The adiabatic index can be computed by the number of degrees of freedom, f, of a gas, where γ = (f+2) / f, so I suppose you could plug in f for γ in the formula for the speed of sound (if that counts ).

http://hyperphysics.phy-astr.gsu.edu/hbase/Sound/souspe3.html#c1

"Since the adiabatic constant γ for a gas is the ratio of the specific heats as indicated above, it depends upon the effective number of degrees of freedom in the molecular motion. It can in fact be expressed as γ = (f+2)/f where f is the number of degrees of freedom in the molecular motion.
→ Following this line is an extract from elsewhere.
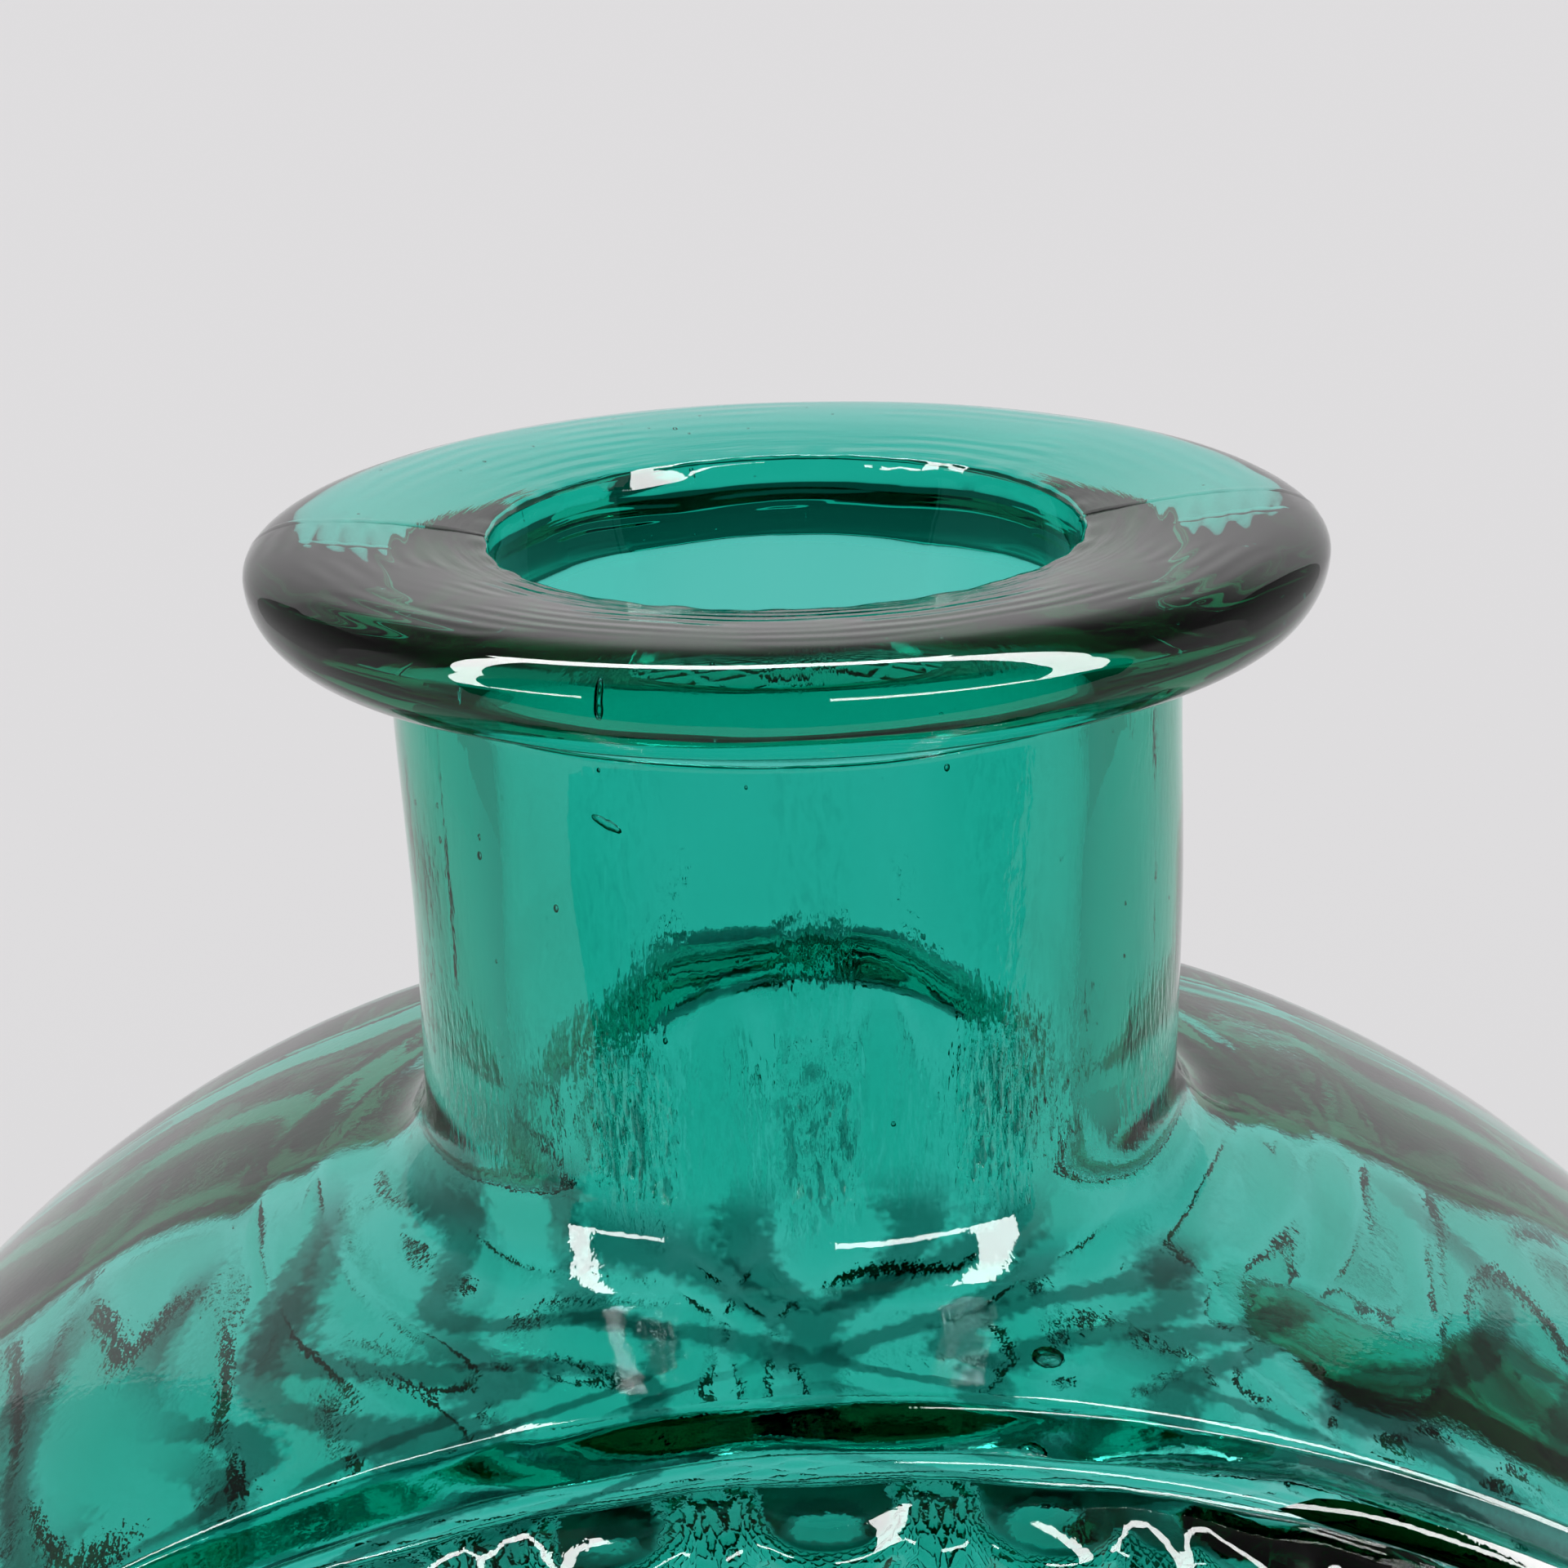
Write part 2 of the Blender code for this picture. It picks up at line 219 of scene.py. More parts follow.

For a monoatomic gas like helium, f=3 and γ = 5/3. For diatomic molecules like N2 and O2, you include two degrees of rotational freedom, so f=5 and γ = 1.4 . Since almost all of the atmosphere is nitrogen and oxygen, γ = 1.4 can be used for air in such calculations as the speed of sound. For polyatomic molecules, there are three degrees of rotational freedom and this along with the three translational degrees of freedom would give γ = 4/3. But in the specific heats of polyatomic molecules, there is evidence of contribution by vibrational degrees of freedom, and this would further reduce the value of γ."